11 An angel from the Lord appeared to him, standing to the right of the altar of incense. 12 When Zechariah saw the angel, he was startled and overcome with fear.


13 The angel said, “Don’t be afraid, Zechariah. Your prayers have been heard. Your wife Elizabeth will give birth to your son and you must name him John. 14 He will be a joy and delight to you, and many people will rejoice at his birth, 15 for he will be great in the Lord’s eyes. He must not drink wine and liquor. He will be filled with the Holy Spirit even before his birth. 16 He will bring many Israelites back to the Lord their God. 17 He will go forth before the Lord, equipped with the spirit and power of Elijah. He will turn the hearts of fathers back to their children, and he will turn the disobedient to righteous patterns of thinking.
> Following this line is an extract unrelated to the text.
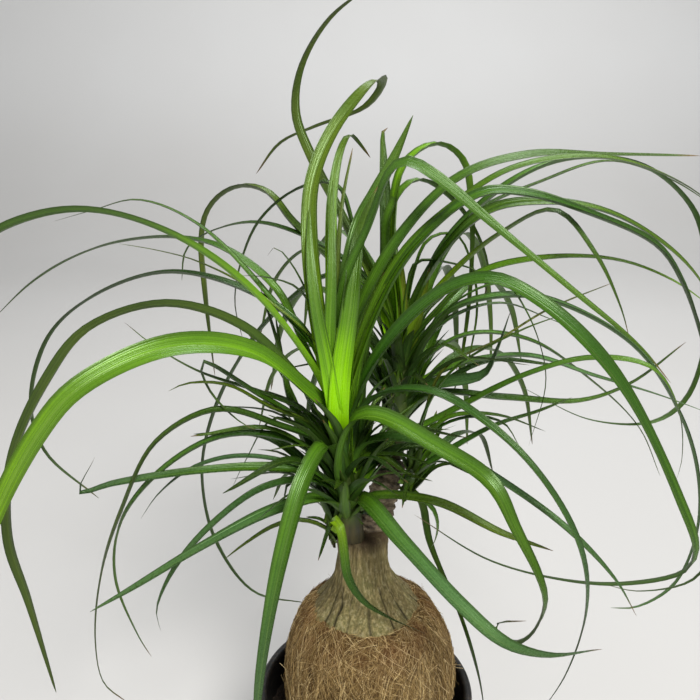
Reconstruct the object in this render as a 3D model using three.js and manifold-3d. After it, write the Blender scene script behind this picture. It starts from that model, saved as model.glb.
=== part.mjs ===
// A potted ponytail palm: a swollen bulb with a short neck in a small black pot, a wrap of coconut
// fibre round the lower bulb, and four crowns of long narrow leaves that arch out on all sides.
// Millimetres, +Z up. The origin is the centre of the pot's flat foot, and -Y is the front.

import * as THREE from 'three';
import { mergeVertices } from 'three/addons/utils/BufferGeometryUtils.js';
import Module from 'manifold-3d';

const wasm = await Module();
wasm.setup();

// ---------------------------------------------------------------- driving dimensions

const GAP = 0.3; // between pieces that touch

// Pot
const POT_HEIGHT = 130;
const RIM_RADIUS = 75;
const FOOT_RADIUS = 54;
const POT_WALL = 2.2;
const ROLL_RADIUS = 3; // the rounded bead round the rim
const FLOOR_THICKNESS = 3;
const DRAIN_RADIUS = 5;
const DRAIN_CIRCLE = 34;
const DRAIN_COUNT = 6;
const DRAIN_SIDES = 10;
const POT_SIDES = 36;

// Bulb and neck
const BULB_RADIUS = 56.6;
const BULB_HEIGHT = POT_HEIGHT + 7; // height of the bulb's widest ring
const BULB_X = 2.2; // the bulb sits a little to the right in its pot
const NECK_RADIUS = 16.5;
const NECK_TOP = POT_HEIGHT + 124;
const BULB_SIDES = 36;
const NECK_LEAN = -4.5; // how far the neck's top leans to the left
// The bulb's outline from its underside to the cut top of the neck: radius, then height over its middle.
const BULB_OUTLINE = [
  [0, -56],
  [22, -52.5],
  [40, -41],
  [50.5, -25],
  [55.4, -11],
  [BULB_RADIUS, 0],
  [55.9, 13],
  [54, 26],
  [51, 36],
  [46.8, 46],
  [41.5, 55],
  [34.5, 62],
  [27.5, 70],
  [21.6, 79],
  [18, 90],
  [16.7, 101],
  [NECK_RADIUS, NECK_TOP - BULB_HEIGHT - 5],
  [NECK_RADIUS - 1.5, NECK_TOP - BULB_HEIGHT],
  [0, NECK_TOP - BULB_HEIGHT],
];

// The stub of branch on the neck's right that carries the back and the right crowns
const BRANCH_FOOT = [2, 3, NECK_TOP - 10];
const BRANCH_TOP = [19, 26, NECK_TOP + 40];
const BRANCH_RADIUS = 9;

// Coconut fibre
const WRAP_THICKNESS = 2.6;
const WRAP_FOOT = POT_HEIGHT - 32;
const WRAP_TOP = POT_HEIGHT + 69; // height of its ragged upper edge
const WRAP_STEPS = 6;
const WRAP_CROWDING = 1.6; // the steps crowd together towards the upper edge by this power

// Soil
const SOIL_TOP = POT_HEIGHT - 22;

// Leaves
const BLADE_STEP = 95; // a new facet along a blade for each of these lengths
const BLADE_BEND = 0.65; // and for each of these angles that it bends through, in radians
const BLADE_MIN_STEPS = 3;
const BLADE_KEEL = 1.3; // thickness of a blade at its midrib
const BLADE_TIP = 0.9; // width left at a blade's point
const BASE_FLARE = 1.25; // how much wider a blade is where it clasps its stem

// Each crown: the foot and the top of its stem, the stem's radius and its leaves' colour.
// A leaf is [heading, width, roll at base, roll at tip, route]. The heading is in degrees seen from above,
// 0 to the right and 90 to the back. The route is a list of [reach, height], with a third number where
// the leaf swings out sideways: reach is from the crown's middle, and height from the floor.
// The leaves are listed from the lowest on the stem to the highest.
const FRONT_CROWN = {
  middle: [-14, -12],
  foot: [-9, -9, NECK_TOP + GAP],
  top: [-14, -12, 326],
  radius: 8,
  leaves: [
    [335, 7, 0, 60, [
      [3, 266, -9], [9, 256, -11], [17, 241, -12], [29, 226, -10], [40, 213, -2], [53, 194, 9]
    ]],
    [212, 12, 0, 0, [[12, 285], [48, 289], [93, 281], [137, 269], [158, 264]]],
    [340, 10, 10, 10, [[17, 286], [58, 292], [98, 280], [128, 275]]],
    [312, 13, 0, 0, [[14, 288], [50, 274], [95, 257], [125, 251], [150, 259], [178, 281]]],
    [205, 9, 0, 0, [[15, 297], [50, 303], [82, 288], [107, 265], [120, 240], [119, 225]]],
    [193, 9, -15, -15, [[20, 302], [47, 310], [93, 313], [136, 311], [156, 308], [145, 329]]],
    [188, 7, 0, 0, [[20, 303], [61, 317], [91, 312], [113, 296], [125, 280]]],
    [190, 9, 0, 0, [
      [20, 316], [46, 330], [76, 331], [109, 313], [135, 282], [142, 245], [133, 201], [126, 182]
    ]],
    [240, 12, 0, 0, [[10, 315], [22, 329], [43, 318], [67, 282], [85, 240], [95, 205], [99, 165]]],
    [335, 11, 0, 0, [[15, 324], [57, 331], [93, 319], [135, 297], [163, 273], [176, 254]]],
    [196, 8, 0, 0, [
      [15, 322], [41, 338], [76, 352], [110, 337], [133, 296], [148, 257], [156, 210], [154, 180],
      [142, 162]
    ]],
    [186, 5, 0, 0, [[20, 328], [42, 340], [61, 312], [70, 294]]],
    [150, 8, 0, 0, [[8, 302], [25, 312], [37, 334], [44, 361], [49, 397]]],
    [345, 9, 0, 0, [[10, 311], [21, 316], [40, 306], [55, 304]]],
    [90, 9, 0, 0, [[4, 296, -10], [13, 313, -25], [23, 322, -39]]],
    [350, 8, 0, 0, [[5, 300], [11, 312], [34, 317], [55, 311]]],
    [90, 10, 0, 0, [[3, 308, -7], [9, 336, -16], [18, 352, -25]]],
    [200, 9, 0, 0, [[20, 336], [46, 352], [70, 369], [92, 373], [102, 370]]],
    [194, 9, 0, 0, [[20, 332], [54, 360], [82, 381], [79, 366], [64, 345], [54, 337]]],
    [188, 6, 0, 0, [[20, 340], [44, 355], [85, 373], [110, 391], [123, 404]]],
    [322, 13, 40, 40, [
      [4, 326], [24, 347], [63, 338], [98, 327], [114, 305], [130, 281], [134, 268], [129, 248],
      [119, 236], [106, 232, 4], [104, 234, 10], [115, 232, 26]
    ]],
    [330, 9, 0, 0, [
      [17, 352], [54, 366], [96, 350], [126, 324], [145, 293], [151, 260], [145, 216], [132, 178]
    ]],
    [165, 10, 0, 0, [[13, 302], [29, 328], [37, 350], [41, 377], [51, 416]]],
    [213, 14, -35, -55, [
      [7, 336], [28, 362], [60, 391], [105, 402], [150, 390], [170, 372], [198, 328], [213, 278],
      [216, 235]
    ]],
    [196, 11, -20, -20, [
      [10, 340], [26, 362], [60, 400], [100, 416], [139, 406], [163, 379], [185, 338], [194, 290],
      [189, 247], [182, 180]
    ]],
    [170, 9, 0, 0, [
      [10, 355], [26, 393], [62, 416], [108, 424], [160, 405], [190, 378], [208, 331], [202, 299],
      [168, 268]
    ]],
    [158, 9, 0, 0, [
      [10, 345], [26, 377], [45, 414], [79, 436], [112, 441], [158, 435], [194, 423], [234, 402],
      [275, 372]
    ]],
    [90, 9, 0, 0, [[4, 323, -7], [12, 371, -11], [21, 407, -19]]],
    [172, 8, 0, 0, [[8, 375], [26, 417], [44, 424], [60, 425]]],
    [165, 6, 0, 0, [[10, 380], [26, 422], [35, 436], [41, 441], [46, 436]]],
    [175, 5, 0, 0, [[10, 375], [49, 414], [84, 433], [106, 439], [130, 443]]],
    [183, 11, -25, -20, [
      [9, 346], [21, 374], [52, 417], [93, 449], [133, 463], [166, 461], [200, 446], [235, 403],
      [255, 340]
    ]],
    [168, 7, 0, 0, [[12, 370], [39, 404], [86, 452], [123, 466], [154, 459], [180, 452]]],
    [342, 12, 30, 20, [
      [5, 338], [24, 383], [59, 421], [83, 429], [108, 419], [137, 396], [160, 368], [187, 320],
      [201, 287], [198, 275], [171, 261], [137, 255], [92, 259], [45, 281]
    ]],
    [358, 11, 15, 15, [
      [5, 353], [21, 407], [43, 445], [74, 471], [97, 472], [133, 462], [173, 444], [189, 424],
      [204, 393], [217, 354], [231, 270], [224, 232], [191, 221], [165, 226]
    ]],
    [5, 9, 15, 15, [
      [6, 370], [32, 434], [65, 467], [95, 485], [143, 491], [185, 480], [215, 462], [240, 430]
    ]],
    [12, 13, 30, 10, [
      [3, 370], [12, 406], [36, 449], [67, 479], [108, 491], [158, 491], [218, 490]
    ]],
    [345, 11, 40, 20, [
      [0, 370], [2, 420], [16, 456], [28, 486], [35, 489], [48, 483], [84, 456], [124, 426],
      [162, 397], [179, 379]
    ]],
    [90, 9, 0, 0, [[-1, 343, -3], [7, 388, -10], [23, 426, -24]]],
    [60, 16, 0, 0, [[3, 390], [19, 450], [40, 470], [61, 488], [86, 513]]],
    [80, 4, 0, 0, [[4, 400, 5], [21, 463, 5], [34, 495, 1]]],
    [90, 9, 0, 0, [
      [0, 364, 7], [10, 417, 7], [26, 467, 7], [37, 494, 2], [45, 502, -3], [54, 498, -8],
      [62, 488, -16]
    ]],
    [90, 14, 0, -110, [
      [1, 370, 10], [10, 440, 19], [28, 476, 18], [42, 503, 7], [60, 528, -13], [72, 534, -22],
      [84, 530, -24], [94, 517, -13], [106, 505, 20], [116, 494, 45], [124, 473, 63]
    ]],
    [90, 8, 0, 0, [[-8, 357, 5], [-9, 385, 8], [0, 427, 7]]],
    [90, 9, 0, 0, [[-11, 354, 6], [-12, 379, 10], [-3, 416, 17]]],
    [90, 12, 0, 0, [[-9, 339, 3], [-12, 370, 2], [3, 418, -5]]],
  ],
};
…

He will make ready a people prepared for the Lord.”


Luke 1:11-17 (Common English Bible)


Can you imagine what Zechariah must have been feeling at that moment? He had entered that sanctuary at the pinnacle of his professional career, while his personal life was at rock bottom. And out of nowhere an angel appears and tells him that what he's been hoping and praying for is about to become a reality.


Yes, Zechariah was told that he would become a father, his family would be blessed by God. His name and lineage would continue. His priestly line would be intact and another generation would come to protect and preserve their faith. But more than all of these things, Zechariah was told that God had not given up on him – God was still with him. 


And that’s really what this season is all about. Christmas shows us that God doesn’t give up on us.

Christmas shows us that God doesn’t give up on us.

Because on that first Christmas Day, God entered into our world. God became one of us, so that we know he is always with us.


And knowing that God is with you is better than opening up a Mystery Date game, or an Oscar Mayer wienie whistle, or even a Transformer that actually works. So this Christmas if you don’t want to be disappointed, don’t put your hope in Christmas…but your hope in Christ.